+++ Dataset extract +++

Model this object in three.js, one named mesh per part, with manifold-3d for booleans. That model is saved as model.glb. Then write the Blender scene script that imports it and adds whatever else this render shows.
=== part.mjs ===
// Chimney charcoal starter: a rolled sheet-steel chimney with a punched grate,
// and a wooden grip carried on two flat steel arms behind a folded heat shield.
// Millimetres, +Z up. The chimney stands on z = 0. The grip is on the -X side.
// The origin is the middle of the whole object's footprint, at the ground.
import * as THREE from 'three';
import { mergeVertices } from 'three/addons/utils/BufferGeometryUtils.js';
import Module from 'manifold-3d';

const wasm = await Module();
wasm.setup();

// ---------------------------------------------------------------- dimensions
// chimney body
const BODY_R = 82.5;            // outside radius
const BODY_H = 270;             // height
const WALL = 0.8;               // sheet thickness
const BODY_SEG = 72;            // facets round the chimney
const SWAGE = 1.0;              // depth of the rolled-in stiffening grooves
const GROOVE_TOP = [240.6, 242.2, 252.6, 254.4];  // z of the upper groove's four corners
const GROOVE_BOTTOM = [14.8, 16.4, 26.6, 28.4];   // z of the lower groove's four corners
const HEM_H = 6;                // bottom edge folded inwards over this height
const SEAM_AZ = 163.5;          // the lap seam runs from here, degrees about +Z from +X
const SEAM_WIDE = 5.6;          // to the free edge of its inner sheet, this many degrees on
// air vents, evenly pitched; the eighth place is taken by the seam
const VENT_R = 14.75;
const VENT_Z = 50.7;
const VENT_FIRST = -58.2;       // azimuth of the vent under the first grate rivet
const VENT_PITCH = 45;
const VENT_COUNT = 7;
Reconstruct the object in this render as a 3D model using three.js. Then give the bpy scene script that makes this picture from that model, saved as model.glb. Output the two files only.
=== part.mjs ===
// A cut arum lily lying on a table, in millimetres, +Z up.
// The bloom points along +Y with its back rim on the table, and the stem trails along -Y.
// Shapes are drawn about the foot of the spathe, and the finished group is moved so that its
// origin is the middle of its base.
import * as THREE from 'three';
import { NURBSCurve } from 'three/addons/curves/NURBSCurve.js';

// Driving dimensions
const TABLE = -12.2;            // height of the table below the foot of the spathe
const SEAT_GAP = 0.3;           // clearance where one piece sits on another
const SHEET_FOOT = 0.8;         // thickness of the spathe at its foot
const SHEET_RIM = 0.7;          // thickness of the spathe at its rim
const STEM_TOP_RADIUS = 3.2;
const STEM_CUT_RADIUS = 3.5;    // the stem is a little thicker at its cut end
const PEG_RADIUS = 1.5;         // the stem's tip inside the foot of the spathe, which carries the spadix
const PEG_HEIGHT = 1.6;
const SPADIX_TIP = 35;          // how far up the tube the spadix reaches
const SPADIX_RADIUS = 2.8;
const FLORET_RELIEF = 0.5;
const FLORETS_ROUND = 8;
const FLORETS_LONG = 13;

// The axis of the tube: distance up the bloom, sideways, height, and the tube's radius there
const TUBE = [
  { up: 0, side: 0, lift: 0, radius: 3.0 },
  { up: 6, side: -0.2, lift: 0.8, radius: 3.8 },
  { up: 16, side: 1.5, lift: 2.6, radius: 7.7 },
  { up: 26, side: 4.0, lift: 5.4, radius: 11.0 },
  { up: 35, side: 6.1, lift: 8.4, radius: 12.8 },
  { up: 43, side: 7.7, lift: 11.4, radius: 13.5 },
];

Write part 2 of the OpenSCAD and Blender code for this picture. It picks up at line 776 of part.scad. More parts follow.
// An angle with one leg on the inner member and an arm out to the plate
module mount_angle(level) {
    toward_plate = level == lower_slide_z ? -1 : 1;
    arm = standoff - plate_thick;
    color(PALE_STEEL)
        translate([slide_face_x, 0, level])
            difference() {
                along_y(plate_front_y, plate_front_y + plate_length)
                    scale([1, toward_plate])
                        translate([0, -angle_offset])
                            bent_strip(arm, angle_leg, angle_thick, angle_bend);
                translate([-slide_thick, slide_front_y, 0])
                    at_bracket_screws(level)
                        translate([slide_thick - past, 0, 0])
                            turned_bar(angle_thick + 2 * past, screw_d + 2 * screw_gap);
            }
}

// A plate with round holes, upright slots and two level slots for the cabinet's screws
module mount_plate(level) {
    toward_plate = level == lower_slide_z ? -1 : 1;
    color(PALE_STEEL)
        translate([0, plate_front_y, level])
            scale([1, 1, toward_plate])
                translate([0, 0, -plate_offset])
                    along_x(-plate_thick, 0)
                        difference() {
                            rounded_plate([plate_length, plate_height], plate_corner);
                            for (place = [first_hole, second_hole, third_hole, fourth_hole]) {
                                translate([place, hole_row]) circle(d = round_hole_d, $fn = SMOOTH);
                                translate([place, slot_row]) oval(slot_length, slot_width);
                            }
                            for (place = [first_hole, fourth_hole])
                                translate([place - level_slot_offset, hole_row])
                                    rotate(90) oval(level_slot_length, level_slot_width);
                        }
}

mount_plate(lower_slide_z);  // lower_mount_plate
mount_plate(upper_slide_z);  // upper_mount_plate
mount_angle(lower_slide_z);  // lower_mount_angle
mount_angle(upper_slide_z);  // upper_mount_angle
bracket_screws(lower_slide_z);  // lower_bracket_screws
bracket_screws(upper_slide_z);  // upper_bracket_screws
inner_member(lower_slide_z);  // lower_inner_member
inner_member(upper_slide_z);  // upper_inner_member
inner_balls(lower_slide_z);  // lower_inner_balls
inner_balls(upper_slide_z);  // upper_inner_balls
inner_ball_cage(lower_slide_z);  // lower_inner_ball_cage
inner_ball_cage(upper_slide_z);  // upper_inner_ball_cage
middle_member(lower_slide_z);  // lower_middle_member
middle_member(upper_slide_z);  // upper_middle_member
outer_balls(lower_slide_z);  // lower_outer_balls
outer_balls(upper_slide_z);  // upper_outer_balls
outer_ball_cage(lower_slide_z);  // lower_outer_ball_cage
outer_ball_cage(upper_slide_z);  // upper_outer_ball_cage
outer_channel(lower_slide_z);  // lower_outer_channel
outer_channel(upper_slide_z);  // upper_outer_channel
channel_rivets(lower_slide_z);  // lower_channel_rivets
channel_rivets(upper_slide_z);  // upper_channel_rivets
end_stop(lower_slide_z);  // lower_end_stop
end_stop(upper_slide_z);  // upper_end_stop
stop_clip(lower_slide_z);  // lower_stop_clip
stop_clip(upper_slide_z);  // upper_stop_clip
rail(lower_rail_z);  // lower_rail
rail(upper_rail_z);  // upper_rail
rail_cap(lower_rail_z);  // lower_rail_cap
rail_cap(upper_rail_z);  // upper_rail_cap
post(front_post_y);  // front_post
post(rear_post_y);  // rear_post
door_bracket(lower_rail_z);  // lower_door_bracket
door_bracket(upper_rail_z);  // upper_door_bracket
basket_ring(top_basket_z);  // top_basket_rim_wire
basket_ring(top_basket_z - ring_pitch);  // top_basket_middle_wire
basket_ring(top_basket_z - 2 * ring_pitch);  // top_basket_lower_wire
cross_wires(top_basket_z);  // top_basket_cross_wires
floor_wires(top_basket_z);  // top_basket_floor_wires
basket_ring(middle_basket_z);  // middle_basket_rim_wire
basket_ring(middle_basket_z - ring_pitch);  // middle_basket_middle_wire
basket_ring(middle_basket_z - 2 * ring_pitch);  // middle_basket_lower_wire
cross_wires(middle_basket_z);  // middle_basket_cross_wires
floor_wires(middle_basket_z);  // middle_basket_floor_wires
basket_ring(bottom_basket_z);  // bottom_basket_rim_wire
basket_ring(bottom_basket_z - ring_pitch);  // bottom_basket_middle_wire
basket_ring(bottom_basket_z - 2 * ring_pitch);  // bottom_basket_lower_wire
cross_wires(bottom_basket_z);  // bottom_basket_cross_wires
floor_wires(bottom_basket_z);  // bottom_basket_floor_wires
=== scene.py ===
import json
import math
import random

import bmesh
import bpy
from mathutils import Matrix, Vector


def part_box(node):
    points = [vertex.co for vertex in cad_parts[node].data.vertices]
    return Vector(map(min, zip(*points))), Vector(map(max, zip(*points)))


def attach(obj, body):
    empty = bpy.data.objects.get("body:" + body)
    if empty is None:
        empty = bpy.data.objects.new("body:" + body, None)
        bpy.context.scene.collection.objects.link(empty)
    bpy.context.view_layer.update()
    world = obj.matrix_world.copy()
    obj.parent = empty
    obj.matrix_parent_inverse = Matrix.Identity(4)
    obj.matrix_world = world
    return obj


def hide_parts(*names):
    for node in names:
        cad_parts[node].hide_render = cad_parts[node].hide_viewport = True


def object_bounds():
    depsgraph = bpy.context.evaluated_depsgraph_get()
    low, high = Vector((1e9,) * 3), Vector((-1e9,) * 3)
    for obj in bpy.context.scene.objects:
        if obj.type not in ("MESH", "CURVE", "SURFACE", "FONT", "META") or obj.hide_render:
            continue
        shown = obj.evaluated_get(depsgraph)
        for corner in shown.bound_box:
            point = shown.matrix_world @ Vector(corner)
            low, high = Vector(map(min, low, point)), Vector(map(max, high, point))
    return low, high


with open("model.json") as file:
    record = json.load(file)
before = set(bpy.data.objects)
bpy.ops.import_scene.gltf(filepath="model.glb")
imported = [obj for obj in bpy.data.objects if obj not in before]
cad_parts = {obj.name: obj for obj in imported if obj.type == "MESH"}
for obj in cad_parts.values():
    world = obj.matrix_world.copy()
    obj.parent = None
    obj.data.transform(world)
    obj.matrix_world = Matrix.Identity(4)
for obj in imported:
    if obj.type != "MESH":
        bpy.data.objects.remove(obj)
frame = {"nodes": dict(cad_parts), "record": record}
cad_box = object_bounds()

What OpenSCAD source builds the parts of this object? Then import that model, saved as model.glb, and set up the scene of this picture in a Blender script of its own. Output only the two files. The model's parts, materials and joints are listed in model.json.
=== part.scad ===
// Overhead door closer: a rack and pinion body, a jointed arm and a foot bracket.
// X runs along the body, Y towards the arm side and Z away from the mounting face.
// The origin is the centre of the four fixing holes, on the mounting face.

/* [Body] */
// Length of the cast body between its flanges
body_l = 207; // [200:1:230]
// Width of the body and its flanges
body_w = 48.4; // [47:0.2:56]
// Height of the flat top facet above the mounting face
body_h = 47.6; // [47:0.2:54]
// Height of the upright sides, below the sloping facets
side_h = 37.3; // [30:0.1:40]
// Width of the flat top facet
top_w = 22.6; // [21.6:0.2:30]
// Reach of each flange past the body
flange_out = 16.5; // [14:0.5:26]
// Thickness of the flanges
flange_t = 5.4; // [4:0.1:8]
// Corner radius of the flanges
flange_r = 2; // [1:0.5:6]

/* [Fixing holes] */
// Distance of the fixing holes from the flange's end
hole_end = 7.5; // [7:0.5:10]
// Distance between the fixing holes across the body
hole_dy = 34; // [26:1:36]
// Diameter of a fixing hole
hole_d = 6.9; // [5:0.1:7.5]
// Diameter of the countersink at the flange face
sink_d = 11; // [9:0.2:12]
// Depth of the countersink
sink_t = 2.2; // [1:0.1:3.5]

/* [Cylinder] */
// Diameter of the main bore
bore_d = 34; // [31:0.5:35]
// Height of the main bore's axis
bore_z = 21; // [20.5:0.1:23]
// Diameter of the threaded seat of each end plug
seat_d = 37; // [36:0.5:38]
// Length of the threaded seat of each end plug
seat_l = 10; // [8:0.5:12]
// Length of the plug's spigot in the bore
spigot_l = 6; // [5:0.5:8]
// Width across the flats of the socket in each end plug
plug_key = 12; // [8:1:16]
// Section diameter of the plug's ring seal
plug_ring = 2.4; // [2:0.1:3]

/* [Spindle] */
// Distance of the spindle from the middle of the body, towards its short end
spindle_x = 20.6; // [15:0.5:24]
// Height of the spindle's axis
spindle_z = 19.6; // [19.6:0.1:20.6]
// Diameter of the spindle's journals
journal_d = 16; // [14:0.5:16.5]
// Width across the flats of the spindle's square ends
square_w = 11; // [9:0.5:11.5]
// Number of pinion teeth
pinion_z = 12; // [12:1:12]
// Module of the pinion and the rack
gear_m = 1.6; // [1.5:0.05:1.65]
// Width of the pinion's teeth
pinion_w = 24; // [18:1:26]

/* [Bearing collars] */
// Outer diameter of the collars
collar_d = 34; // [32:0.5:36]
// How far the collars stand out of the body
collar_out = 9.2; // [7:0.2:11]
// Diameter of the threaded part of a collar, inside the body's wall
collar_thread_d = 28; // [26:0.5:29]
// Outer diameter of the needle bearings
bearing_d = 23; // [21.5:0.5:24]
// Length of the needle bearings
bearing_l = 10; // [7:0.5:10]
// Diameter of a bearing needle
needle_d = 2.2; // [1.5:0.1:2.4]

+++

Instructions to follow :: Retype only what lies between the line bearing "basket_ring(middle_basket_z - ring_pitch);" and the line bearing "for corner in", keeping both of those lines.

Response to the exercise ::
basket_ring(middle_basket_z - ring_pitch);  // middle_basket_middle_wire
basket_ring(middle_basket_z - 2 * ring_pitch);  // middle_basket_lower_wire
cross_wires(middle_basket_z);  // middle_basket_cross_wires
floor_wires(middle_basket_z);  // middle_basket_floor_wires
basket_ring(bottom_basket_z);  // bottom_basket_rim_wire
basket_ring(bottom_basket_z - ring_pitch);  // bottom_basket_middle_wire
basket_ring(bottom_basket_z - 2 * ring_pitch);  // bottom_basket_lower_wire
cross_wires(bottom_basket_z);  // bottom_basket_cross_wires
floor_wires(bottom_basket_z);  // bottom_basket_floor_wires
=== scene.py ===
import json
import math
import random

import bmesh
import bpy
from mathutils import Matrix, Vector


def part_box(node):
    points = [vertex.co for vertex in cad_parts[node].data.vertices]
    return Vector(map(min, zip(*points))), Vector(map(max, zip(*points)))


def attach(obj, body):
    empty = bpy.data.objects.get("body:" + body)
    if empty is None:
        empty = bpy.data.objects.new("body:" + body, None)
        bpy.context.scene.collection.objects.link(empty)
    bpy.context.view_layer.update()
    world = obj.matrix_world.copy()
    obj.parent = empty
    obj.matrix_parent_inverse = Matrix.Identity(4)
    obj.matrix_world = world
    return obj


def hide_parts(*names):
    for node in names:
        cad_parts[node].hide_render = cad_parts[node].hide_viewport = True


def object_bounds():
    depsgraph = bpy.context.evaluated_depsgraph_get()
    low, high = Vector((1e9,) * 3), Vector((-1e9,) * 3)
    for obj in bpy.context.scene.objects:
        if obj.type not in ("MESH", "CURVE", "SURFACE", "FONT", "META") or obj.hide_render:
            continue
        shown = obj.evaluated_get(depsgraph)
        for corner in shown.bound_box:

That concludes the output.